Let me tell you about the time I wanted to be perfect, how the urge nearly ruined me and how I learned to accept — if not embrace — my flaws.
One of the great delusions an OCD sufferer labors under is the notion that he/she can achieve absolute perfection. Maybe the goal is to be the perfect employee. Maybe it’s to be the perfect parent and spouse. In some cases, the goal can even be to be the perfect addict.
The suicide drive for perfection is closely tied into the OCD case’s compulsion to control as much of their environment as possible.
Why yes, everything you’ve heard about OCD and control freakism is true. People like us crave control like a junkie craves a shot of smack to the arm. It grabs us by the nose and drags us down the road until our emotions are raw and bleeding.
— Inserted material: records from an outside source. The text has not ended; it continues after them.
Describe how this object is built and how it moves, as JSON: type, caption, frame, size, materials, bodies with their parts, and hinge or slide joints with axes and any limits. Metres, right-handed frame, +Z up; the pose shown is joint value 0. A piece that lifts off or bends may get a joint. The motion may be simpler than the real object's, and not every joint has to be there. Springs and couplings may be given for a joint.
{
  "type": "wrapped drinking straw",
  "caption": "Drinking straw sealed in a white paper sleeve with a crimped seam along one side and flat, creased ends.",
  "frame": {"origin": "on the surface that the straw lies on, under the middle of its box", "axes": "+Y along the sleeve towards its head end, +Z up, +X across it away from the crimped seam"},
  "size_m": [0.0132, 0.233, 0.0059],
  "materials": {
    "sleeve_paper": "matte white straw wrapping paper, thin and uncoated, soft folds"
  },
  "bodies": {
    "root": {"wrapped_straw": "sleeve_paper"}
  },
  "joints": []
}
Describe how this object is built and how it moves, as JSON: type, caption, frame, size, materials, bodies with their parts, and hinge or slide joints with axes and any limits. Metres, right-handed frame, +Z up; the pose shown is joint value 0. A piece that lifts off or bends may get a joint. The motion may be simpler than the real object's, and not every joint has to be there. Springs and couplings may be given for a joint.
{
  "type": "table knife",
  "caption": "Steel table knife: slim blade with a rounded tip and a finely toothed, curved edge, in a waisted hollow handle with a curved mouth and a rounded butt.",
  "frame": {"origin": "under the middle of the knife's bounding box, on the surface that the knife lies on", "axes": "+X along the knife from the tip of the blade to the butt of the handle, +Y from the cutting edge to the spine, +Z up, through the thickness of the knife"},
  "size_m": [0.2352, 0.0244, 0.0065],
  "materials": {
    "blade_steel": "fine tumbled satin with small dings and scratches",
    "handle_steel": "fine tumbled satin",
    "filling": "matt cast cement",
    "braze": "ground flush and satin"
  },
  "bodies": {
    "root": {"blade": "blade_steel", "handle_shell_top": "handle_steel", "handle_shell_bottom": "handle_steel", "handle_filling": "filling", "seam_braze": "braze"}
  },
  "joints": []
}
That’s why I used to be such an asshole at The Eagle-Tribune. Every story I edited then went through three more editors and then to the page designer. Along the way, everyone after me had to take a whack at it. I’d hover over the poor page designers because it was the closest thing I had to control. Ultimate control would have meant laying out the pages myself. That would have been a stupid thing to do, mind you. I couldn’t lay out a news page to save my life.
When I was the assistant news editor for the paper’s New Hampshire editions, I was out a week when my son Sean was born. I came in one night to catch up on e-mail and saw the message where my boss, Jeff McMenemy, announced my son’s birth. In it, he joked that I probably stood over the doctor and told him how to deliver the baby.
I wanted to punch him.
I saw red.
Because I knew that was something I could easily be pictured doing. It hit too close to the truth.
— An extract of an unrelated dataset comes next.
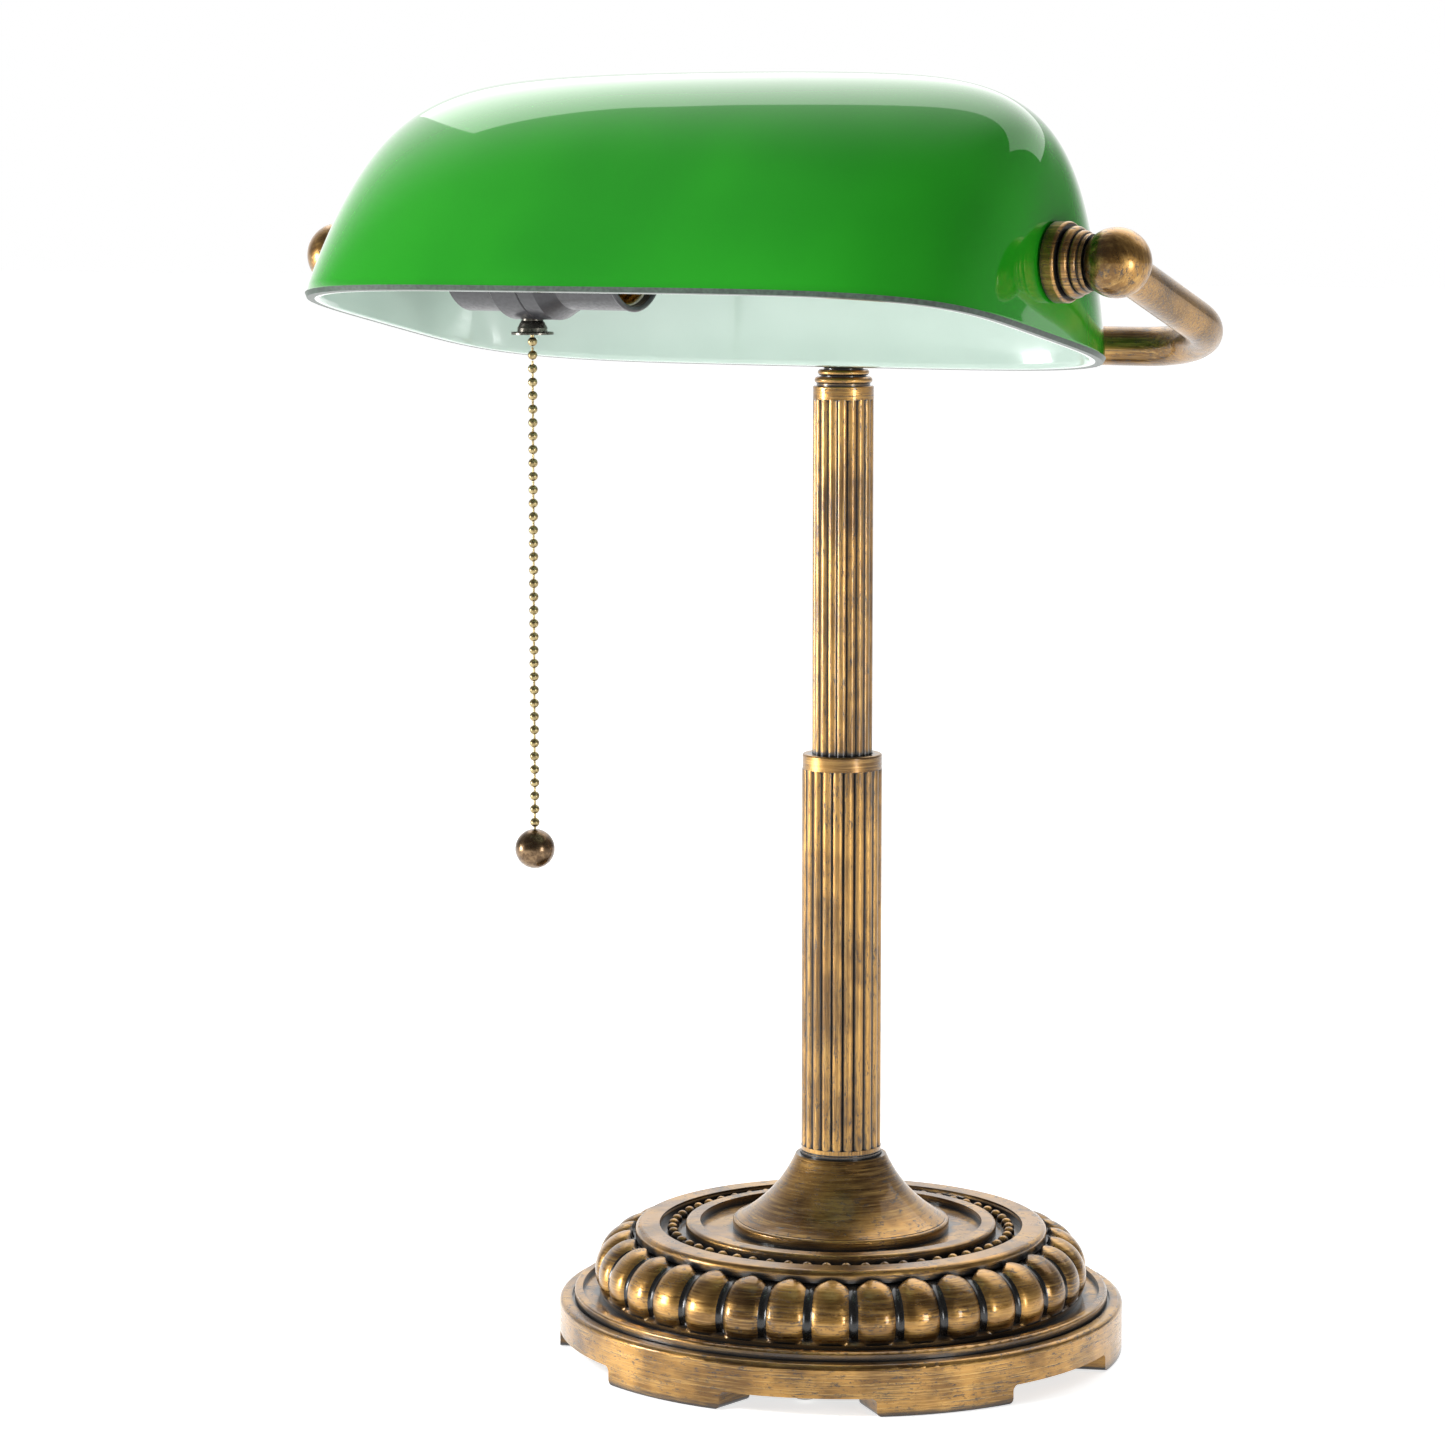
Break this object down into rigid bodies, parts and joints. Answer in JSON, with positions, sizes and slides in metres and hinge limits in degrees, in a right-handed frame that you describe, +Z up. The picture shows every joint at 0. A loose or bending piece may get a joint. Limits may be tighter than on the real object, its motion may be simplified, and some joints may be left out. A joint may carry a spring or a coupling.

All along, I just wanted to be perfect. The perfect editor, in the latter case.
I wanted to be the perfect family man and thought the way to be it was to do as many chores as I could. The problem was that I wasn’t there for my family emotionally. That still happens sometimes.
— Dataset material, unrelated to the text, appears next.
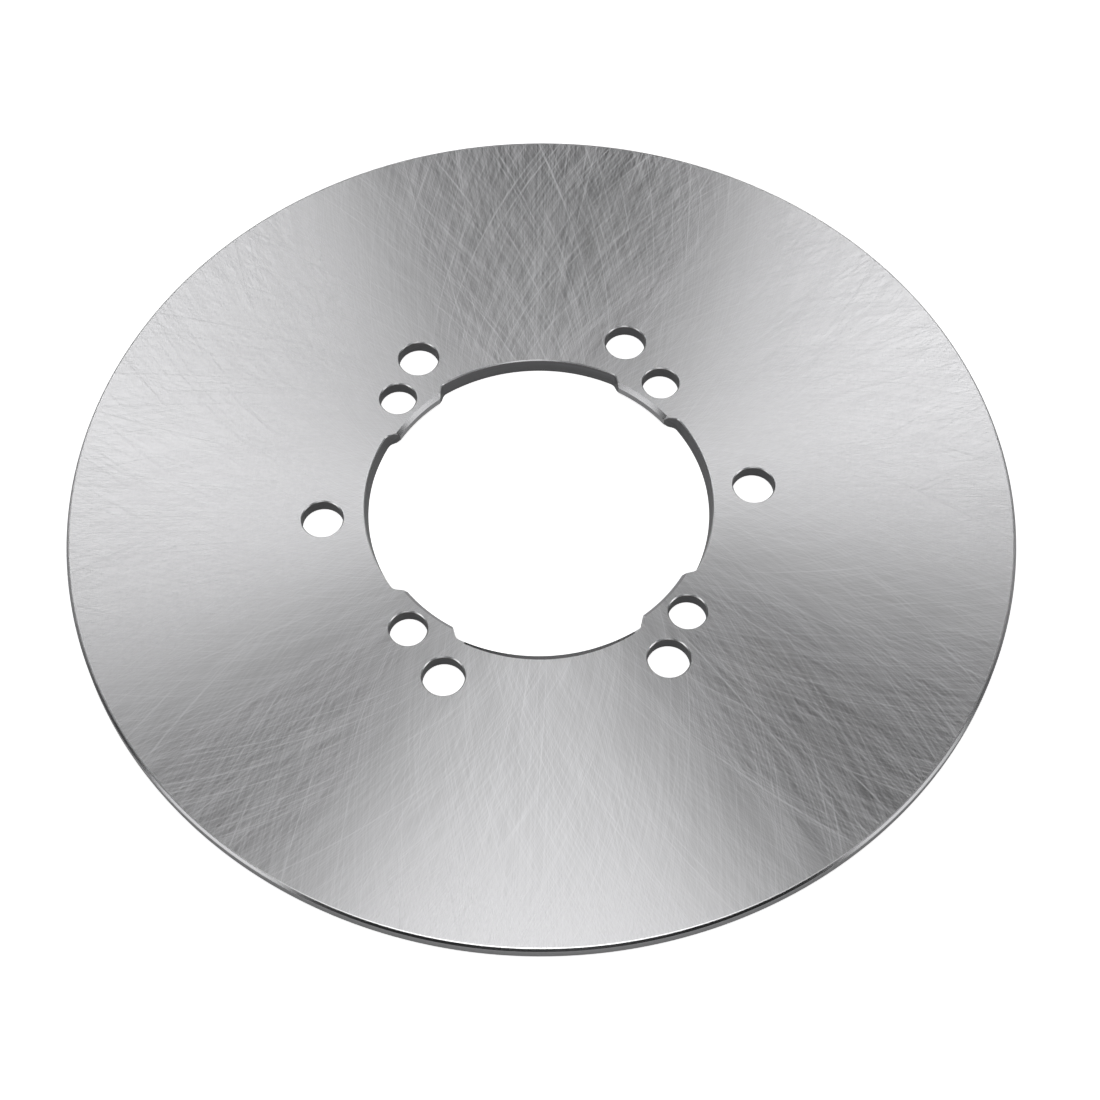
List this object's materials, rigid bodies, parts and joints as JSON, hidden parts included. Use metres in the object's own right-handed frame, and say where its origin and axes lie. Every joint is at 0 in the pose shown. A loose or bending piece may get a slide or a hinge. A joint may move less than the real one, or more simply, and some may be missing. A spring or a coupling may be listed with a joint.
{
  "type": "brake disc rotor",
  "caption": "Flat one-piece steel brake disc with a ground face, a chamfered rim, two bolt circles and a centre bore with pilot pads between shallow reliefs.",
  "frame": {"origin": "on the disc's axis, on the hub-side face", "axes": "+Z along the disc's axis, out of the braking face that looks away from the hub; +X through two opposite holes of the six-hole circle; +Y completes the right-handed frame"},
  "size_m": [0.24, 0.24, 0.004],
  "materials": {
    "ground_steel": "cross-hatch ground faces, with darker machined rim, holes and bore"
  },
  "bodies": {
    "root": {"brake_disc": "ground_steel"}
  },
  "joints": []
}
The drive for perfection always takes me to the brink of disaster.
But all the treatment I’ve received for OCD and addiction has cooled down that compulsion. It still surfaces from time to time, but it’s no longer a feeling that stalks me every minute of every day.
Sometimes my work gets sloppy, but most of the time I do a better job than I used to because I don’t try to get it perfect. As a result, I enjoy what I do more, even if it gets messy sometimes.
Erin has noted a few times that I’m more of a slob now that I’m better. I leave books, socks and gadgets lying around the house.
Somewhere along the way, it stopped being about perfection.
Now I just do the best I can and hope it’s enough most of the time.
Nicely summarized. Oh, and I like the site redesign too.
I’m a perfectionist and “control freak” too. It’s still an issue I need to face in therapy because sometimes I think of myself as “different” and feel ashamed of these personality traits. I tend to do my tasks slowly because I’m afraid of not doing them right, I crave control in my life, I want things to be done my way, I prefer doing things on my own, etc.
I heard that people with OCD tend to have obsessive-compulsive personality traits, too, but some people have an actual OC personality disorder, and some others (like me) don’t, but just have some traits of it.
Bill, I have to say that this is a revelation to me. I really enjoyed having you for an editor at the Eagle-Tribune. I knew nothing of what was going on iwth you internally; I just thought you were a fine editor. Funnily enough, one of the things I like best about you were the few times when I did hand in a sloppy story and you kicked it back to me with a few gentle questions that did end up making things better. Also, I also liked the fact that you never indulged in major rewrites of my copy after I left to correct my newbie-reporter rough edges.
Hehe. I got much, much worse after you left. New Hampshire destroyed me.
Sure. And I accept that I had a limited tenure with you as night editor. But I thought it might be worthwhile to remind you that I did (and do) view that particular time as pleasant and a good learning experience.